The nearly 100-page petition [PDF] urges the U.S. Fish and Wildlife Service (FWS) to set up a mandatory permit system for wind projects to mitigate the impact on migratory birds. Wind developers not in compliance would be subject to criminal or civil penalties. The government has estimated that 440,000 birds are killed each year by collisions with wind turbines [PDF]. ABC estimates that without enforceable regulations, more than 1 million birds will be killed in the U.S. each year by 2020.

ABC says it filed the petition because the voluntary guidelines drafted by the government don’t go far enough in preventing bird deaths. In September, the U.S. Department of the Interior released its latest version of wind energy industry guidelines [PDF]. At the time, ABC adamantly criticized the draft for not doing enough to prevent bird deaths or prosecute those responsible for bird deaths.

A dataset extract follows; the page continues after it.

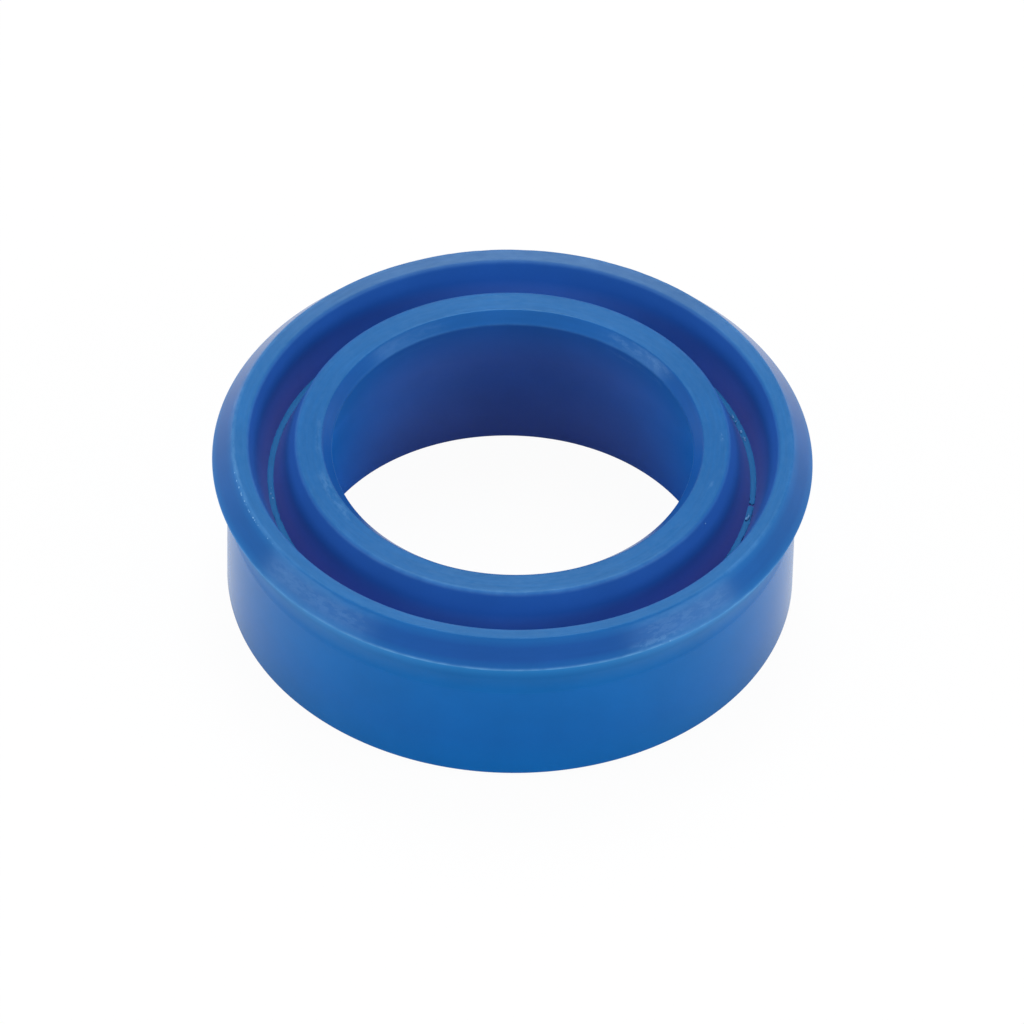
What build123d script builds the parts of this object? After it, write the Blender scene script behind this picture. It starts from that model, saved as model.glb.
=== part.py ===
from build123d import *

import os
from math import radians, tan

# U cup seal: one moulded ring with a flat heel, a flared lip on each side and a groove
# between the lips. Millimetres, +Z up, heel face on Z = 0, ring axis on the Z axis.

# Gland that the seal fits
rod_diameter = 20.0
cylinder_diameter = 30.0

# Heel, which sits in the gland with room on both sides
height = 10.0
heel_rod_clearance = 0.5
heel_cylinder_clearance = 0.3
heel_outer_edge_break = 0.4
heel_inner_edge_break = 0.3

# Outer lip, which presses on the cylinder wall
outer_lip_interference = 0.5
outer_lip_edge_drop = 1.25
outer_lip_chamfer_width = 1.05
outer_lip_land_width = 0.72
outer_lip_flare_angle = 25.0
outer_lip_root_radius = 3.0

# Inner lip, which presses on the rod
inner_lip_interference = 0.7
inner_lip_edge_drop = 0.57
inner_lip_chamfer_width = 0.54
inner_lip_land_width = 1.38
inner_lip_flare_angle = 16.0
inner_lip_root_radius = 6.0

# Groove between the lips, which the fluid pressure opens
groove_depth = 2.75
groove_floor_width = 0.24
groove_mouth_radius = 0.15
land_edge_radius = 0.15

# Radii of the section, from the bore outwards
heel_bore_radius = rod_diameter / 2 + heel_rod_clearance
heel_outer_radius = cylinder_diameter / 2 - heel_cylinder_clearance
inner_edge_radius = rod_diameter / 2 - inner_lip_interference
outer_edge_radius = cylinder_diameter / 2 + outer_lip_interference
inner_land_start = inner_edge_radius + inner_lip_chamfer_width
inner_land_end = inner_land_start + inner_lip_land_width
outer_land_end = outer_edge_radius - outer_lip_chamfer_width
outer_land_start = outer_land_end - outer_lip_land_width
groove_centre = (inner_land_end + outer_land_start) / 2

# Heights of the section, from the heel face up
inner_edge_height = height - inner_lip_edge_drop
outer_edge_height = height - outer_lip_edge_drop
inner_overhang = heel_bore_radius - inner_edge_radius
outer_overhang = outer_edge_radius - heel_outer_radius
inner_root_height = inner_edge_height - inner_overhang / tan(radians(inner_lip_flare_angle))
outer_root_height = outer_edge_height - outer_overhang / tan(radians(outer_lip_flare_angle))
groove_floor_height = height - groove_depth


def corner(sketch, radius, level):
    """Return the sketch's corner nearest to a radius and a height."""
    return sketch.vertices().sort_by_distance((radius, level))[0]


with BuildPart() as u_cup_seal:
    with BuildSketch(Plane.XZ) as section:
        # Blank, with the flares, the sharp sealing edges and the chamfers up to the lands
        with BuildLine():
            Polyline(
                (heel_bore_radius, 0),
                (heel_outer_radius, 0),
                (heel_outer_radius, outer_root_height),
                (outer_edge_radius, outer_edge_height),
                (outer_land_end, height),
                (inner_land_start, height),
                (inner_edge_radius, inner_edge_height),
                (heel_bore_radius, inner_root_height),
                close=True,
            )
        make_face()

        # Tapered groove with a narrow flat floor
        with BuildLine():
            Polyline(
                (inner_land_end, height),
                (groove_centre - groove_floor_width / 2, groove_floor_height),
                (groove_centre + groove_floor_width / 2, groove_floor_height),
                (outer_land_start, height),
                close=True,
            )
        make_face(mode=Mode.SUBTRACT)

        # Each flare runs into the heel's straight wall with a soft root
        fillet(corner(section, heel_outer_radius, outer_root_height), outer_lip_root_radius)
        fillet(corner(section, heel_bore_radius, inner_root_height), inner_lip_root_radius)

        # The lands are eased at the groove's mouth and where the chamfers start
        for mouth_radius in (inner_land_end, outer_land_start):
            fillet(corner(section, mouth_radius, height), groove_mouth_radius)
        for land_end in (inner_land_start, outer_land_end):
            fillet(corner(section, land_end, height), land_edge_radius)

        # The heel's edges are broken so that they don't catch in the gland
        chamfer(corner(section, heel_outer_radius, 0), heel_outer_edge_break)
        chamfer(corner(section, heel_bore_radius, 0), heel_inner_edge_break)
    revolve(axis=Axis.Z)

u_cup_seal.part.label = "u_cup_seal"

os.makedirs("parts", exist_ok=True)
export_step(u_cup_seal.part, "parts/u_cup_seal.step")
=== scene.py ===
"""U cup seal: the looks of one moulded polyurethane ring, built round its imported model.

The ring is a section carried round a circle. A ragged line of flash lies on the floor of its groove,
and small burrs sit where the mould closed and the lips were trimmed. Sizes are in millimetres in the
classes and become metres in the meshes. Directions round the ring are in degrees, from +X towards +Y.
"""

import logging
import math
import random
from collections.abc import Callable
from dataclasses import dataclass, field
from enum import Enum, auto
from functools import partial

import bpy
from mathutils import Matrix, Vector


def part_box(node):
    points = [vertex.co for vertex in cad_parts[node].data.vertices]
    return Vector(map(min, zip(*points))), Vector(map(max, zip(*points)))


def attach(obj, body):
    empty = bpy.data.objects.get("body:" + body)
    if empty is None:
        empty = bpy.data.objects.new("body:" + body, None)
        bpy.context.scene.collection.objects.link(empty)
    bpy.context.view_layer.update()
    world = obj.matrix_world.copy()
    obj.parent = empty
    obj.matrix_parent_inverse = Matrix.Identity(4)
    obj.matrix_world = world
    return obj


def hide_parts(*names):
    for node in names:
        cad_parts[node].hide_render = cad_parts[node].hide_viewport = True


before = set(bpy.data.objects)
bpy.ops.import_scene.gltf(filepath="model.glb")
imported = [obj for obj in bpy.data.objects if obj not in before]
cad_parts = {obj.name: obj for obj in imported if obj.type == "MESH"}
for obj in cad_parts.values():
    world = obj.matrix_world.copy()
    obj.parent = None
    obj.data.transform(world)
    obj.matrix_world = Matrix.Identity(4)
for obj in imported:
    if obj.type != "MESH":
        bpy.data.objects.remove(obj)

MM = 0.001
BODY = "root"
NODE = "u_cup_seal"
log = logging.getLogger("u_cup_seal")

# The skin's values as the mesh carries them: three colours, then the levels.
# The second and third colours are painted light and shade, at the ring's sides and at its back.
TONES = ("tone", "painted_light_shade_aside", "painted_light_shade_behind")
LEVELS = ("rough", "drawn", "gloss")
# The strength of the painted highlight along the edges, at the sides and at the front.
EDGE_HIGHLIGHTS = ("edge_highlight_aside", "edge_highlight_front")

# A noise swings round its middle, and most of its values lie within its span.
NOISE_MIDDLE = 0.5
NOISE_SPAN = {"From Min": 0.3, "From Max": 0.7}
RANGE = ("Value", "From Min", "From Max", "To Min", "To Max")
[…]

The nonprofit group says it supports wind power when it is “bird-smart,” and says a coalition of 60 groups are calling for mandatory standards relating to birds and wind farms. ABC says, too, that 20,000 scientists, ornithologists, conservationists and other concerned citizens have shown their support for mandatory standards for the wind industry.

Earlier this year, the American Wind Energy Association (AWEA) responded to claims of massive bird deaths from wind-power plants, saying that ”wind power is far less harmful to birds than the fossil fuels it displaces” and that “incidental losses of individual birds at turbine sites will always be an extremely small fraction of bird deaths caused by human activiites.”